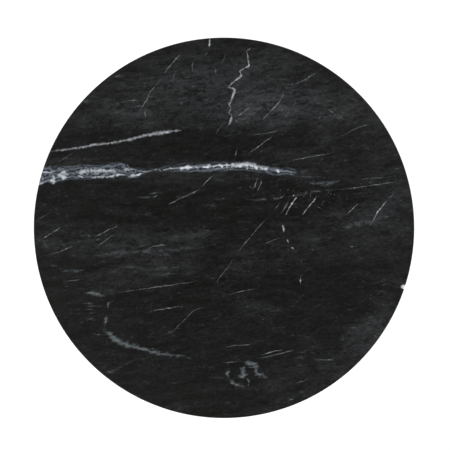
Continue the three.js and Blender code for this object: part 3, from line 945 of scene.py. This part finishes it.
def black_nylon():
    """Moulded black nylon, finely grained and scuffed where it slides."""
    nylon = Finish("black_nylon", "black_nylon", IOR=1.53)
    cloudy = nylon.noise(nylon.place, 80.0, 3.0)
    _, _, height = nylon.axes(nylon.place)
    drag = nylon.span(nylon.noise(nylon.place, (260.0, 3120.0, 260.0), 3.0), 0.45, 0.65)
    scuff = nylon.span(height, 2.0 * MM, 0.0) * drag
    nylon.blend(cloudy, (22, 22, 22), (32, 32, 33))
    nylon.lay(scuff * 0.5, 82, 80, 77)
    roughness = nylon.span(cloudy, 0.3, 0.7, 0.44, 0.58) + scuff * 0.2
    return nylon.finished(roughness, nylon.cells(nylon.place, 2600.0), 0.18, 0.10 * MM)


def turned_brass():
    """Turned brass with fine tool rings and a little tarnish."""
    brass = Finish("turned_brass", "brass", Metallic=1.0)
    rings = brass.noise(brass.place, (800.0, 800.0, 9600.0))
    tarnish = brass.noise(brass.place, 240.0, 4.0, 0.6)
    brass.blend(tarnish, (196, 160, 88), (150, 116, 62))
    return brass.finished(brass.span(tarnish, 0.3, 0.7, 0.24, 0.42), rings, 0.2, 0.06 * MM)


marble = black_marble()
sawn = slab_back()
coat = black_coat()
base_coat = black_coat("base_powder_coat", scuffed=True)
iron = cast_iron()
plywood = birch_plywood()
zinc = zinc_plate()
steel = mill_steel()
nylon = black_nylon()
brass = turned_brass()


# ---------------------------------------------------------------- the top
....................
**To be done**
Repeat the data verbatim.

**Solution for this task**
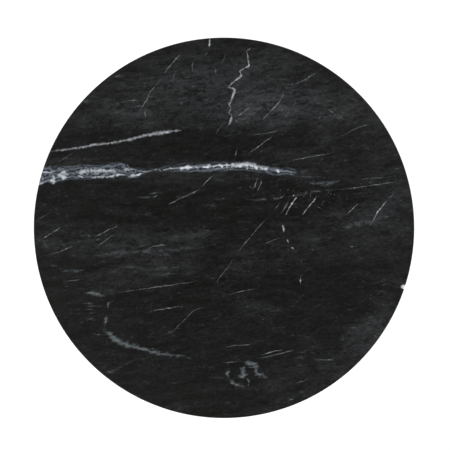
Continue the three.js and Blender code for this object: part 3, from line 945 of scene.py. This part finishes it.
def black_nylon():
    """Moulded black nylon, finely grained and scuffed where it slides."""
    nylon = Finish("black_nylon", "black_nylon", IOR=1.53)
    cloudy = nylon.noise(nylon.place, 80.0, 3.0)
    _, _, height = nylon.axes(nylon.place)
    drag = nylon.span(nylon.noise(nylon.place, (260.0, 3120.0, 260.0), 3.0), 0.45, 0.65)
    scuff = nylon.span(height, 2.0 * MM, 0.0) * drag
    nylon.blend(cloudy, (22, 22, 22), (32, 32, 33))
    nylon.lay(scuff * 0.5, 82, 80, 77)
    roughness = nylon.span(cloudy, 0.3, 0.7, 0.44, 0.58) + scuff * 0.2
    return nylon.finished(roughness, nylon.cells(nylon.place, 2600.0), 0.18, 0.10 * MM)


def turned_brass():
    """Turned brass with fine tool rings and a little tarnish."""
    brass = Finish("turned_brass", "brass", Metallic=1.0)
    rings = brass.noise(brass.place, (800.0, 800.0, 9600.0))
    tarnish = brass.noise(brass.place, 240.0, 4.0, 0.6)
    brass.blend(tarnish, (196, 160, 88), (150, 116, 62))
    return brass.finished(brass.span(tarnish, 0.3, 0.7, 0.24, 0.42), rings, 0.2, 0.06 * MM)


marble = black_marble()
sawn = slab_back()
coat = black_coat()
base_coat = black_coat("base_powder_coat", scuffed=True)
iron = cast_iron()
plywood = birch_plywood()
zinc = zinc_plate()
steel = mill_steel()
nylon = black_nylon()
brass = turned_brass()


# ---------------------------------------------------------------- the top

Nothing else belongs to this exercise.